Extra troop commitments from NATO allies are expected to take to around 150,000 the total number of foreign troops operating in Afghanistan under US and NATO command in the coming year.
US Joint Chiefs of Staff chairman Admiral Mike Mullen warned during a visit to Kabul this month the violence will get worse before getting better as the Taliban dominate at least a third of the country.
"I told our troops heading here to steel themselves for more combat and more casualties," he said.
The number of foreign troops to have died in Afghanistan this year surpassed 500 with the deaths early last week of four British soldiers in the south in as many days.
The surge is pivotal to a new strategy for fighting the war against the Taliban, and is to be accompanied by a significant influx of civilians to help with development and aid.
Military officials in Kabul have said the troop surge will be gradual over the first eight months of 2010 and will be concentrated on populated areas on the ring road that connects the country.

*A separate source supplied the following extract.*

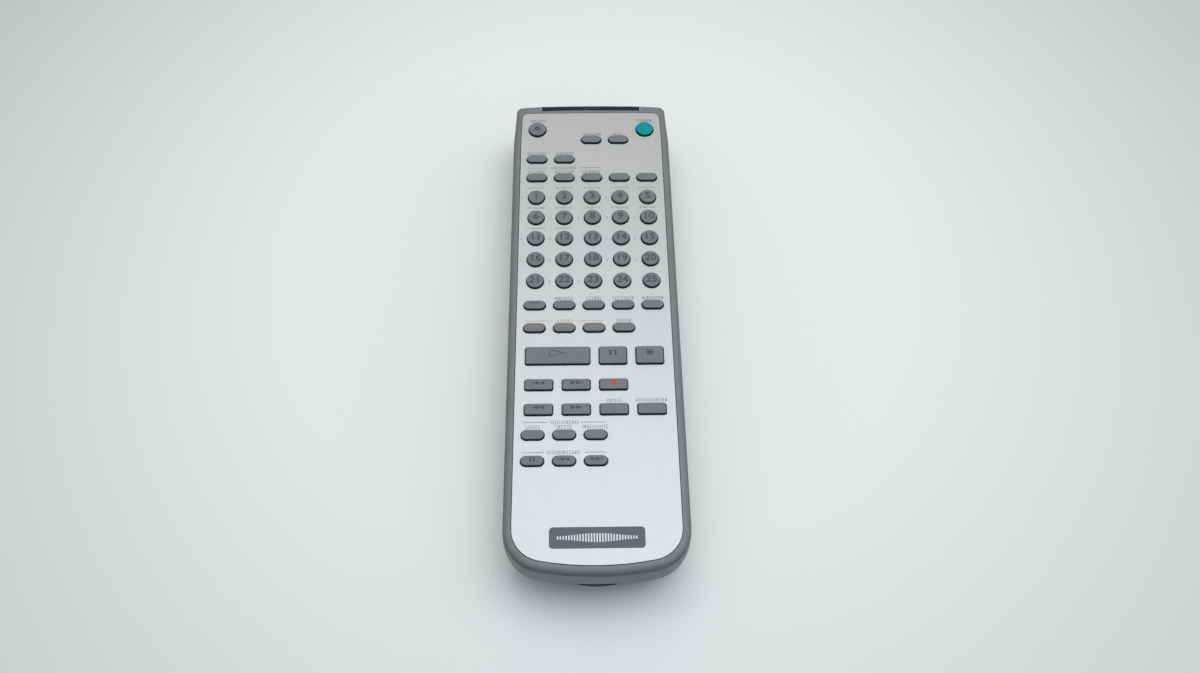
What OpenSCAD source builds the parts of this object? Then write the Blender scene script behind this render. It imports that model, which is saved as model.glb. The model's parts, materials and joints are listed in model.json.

It is also, however, expected to lead to more battles and subsequently more deaths, analysts said.
NATO officials have said that for every IED death, there can be up to eight casualties, many with horrendous injuries including loss of limbs and eyes.
The record death toll has fuelled opposition among the Western public about why their troops are dying for the world's second-most corrupt country.
Afghan President Hamid Karzai won an August presidential election riddled with fraud but has pledged to clean up the endemic graft in return for the now-conditional support of the West.
Part of that effort includes training the Afghan police and army -- with Western funding and support, to take responsibility for the country's security by the end of his five-year term.
"We want the foreign forces to train our own security forces because they are badly trained," said Sayed Raza Hujat, a member of Afghanistan's minority Shiites, who gathered amid tight security at mosques throughout the capital Sunday for the climax of the Ashura mourning ritual.
"When they are ready, we will request that the foreign forces leave."
A senior Afghan military official, General Mohammad Qasum Betanai, said NATO forces killed 12 militants in an air strike in eastern Afghanistan, but an ISAF spokesman denied any NATO military activity in Kunar province at the time.